Alternatives to car title loans
There are several alternatives to car title loans for borrowers who need money quickly. These include payday alternative loans, personal loans, credit cards, and loans from friends or family.
Payday alternative loans
If you are a member of a federal credit union, a payday alternative loan may be an option when you need a lump sum of money fast. This type of loan is regulated by the National Credit Union Administration (NCUA) and is designed to provide the borrower with a small amount of money when they need it without paying very high interest rates and fees like with traditional payday loans.
To qualify for a payday alternative loan, you must have been a member of your federal credit union for a month or more.

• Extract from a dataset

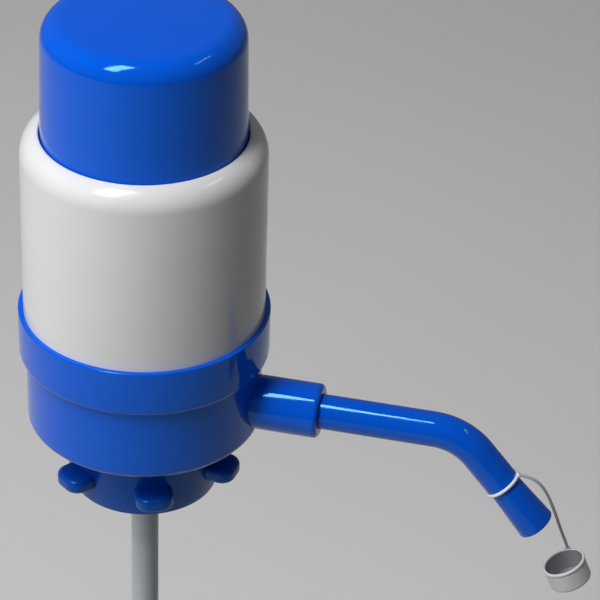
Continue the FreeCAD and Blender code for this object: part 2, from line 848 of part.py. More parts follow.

You can generally borrow between $200 and $1,000, and the maximum APR of this type of loan is 28% — much lower than the 300% typically seen with a car title loan. A payday alternative loan’s term is usually between 1 and 6 months and rollovers aren’t allowed to prevent borrowers from getting into a cycle of debt. Payments are made in monthly installments, and borrowers can take up to three payday alternative loans within a 6-month period.
Like car title loans, payday alternative loans usually don't have a credit check requirement, making them accessible to borrowers with poor credit. However, borrowers will have to show proof of income when they apply for the loan to show that they have the income to repay the loan by the end of the term.
A personal loan is an unsecured loan offered by most financial institutions, including banks, credit unions, and online lenders. Because this type of loan is unsecured (meaning you don’t have collateral against the loan, like a car or your house), it tends to have a higher interest rate than a secured loan would. The APR for a personal loan is typically 36% or lower, which is a lot less than the 300% APR that typically accompanies a car title loan. Borrowers who have good credit scores will likely qualify for a much lower APR when taking out a personal loan.
Personal loans also tend to have longer loan terms than car title loans. The average personal loan term is between 2 and 7 years, which means the monthly installments are much more manageable and borrowers are more likely to be able to pay them off.
A credit card can be used in place of a car title loan to pay for a sudden or unexpected bill. When you apply for a credit card, the financial institution will set a credit limit. If you have a good credit score, that limit can be quite high. If you repay your balance within 30 days, you will not need to pay interest.
However, if you are not able to repay the credit card balance, the amount will start accruing interest, which can add up quickly. However, credit cards tend to have much lower interest rates than car title loans, so there’s less risk of getting into a cycle of debt that’s impossible to repay.
Loans from friends or family
If your credit is too poor to qualify you for a personal loan or a credit card, and a payday alternative loan is not an option for you, you may want to look toward your inner circle to see if there is anyone who would be willing to lend you the money you need temporarily.
Since a loan from a close friend or member of your family is less likely to come with a huge interest rate, you are more likely to be able to pay it back. However, borrowing money from loved ones can cause rifts, especially if you find yourself unable to pay back the money you borrowed. Before borrowing money from a loved one, it’s important to agree on a repayment plan and stick to it to avoid damaging the relationship.
A car title loan can provide a lump sum of cash quickly and without a credit check, but if you can’t pay it back within the agreed-upon loan term it can quickly spiral you into inescapable debt. It’s important to research this type of loan, as well as alternative loan types, before signing away the title to your car.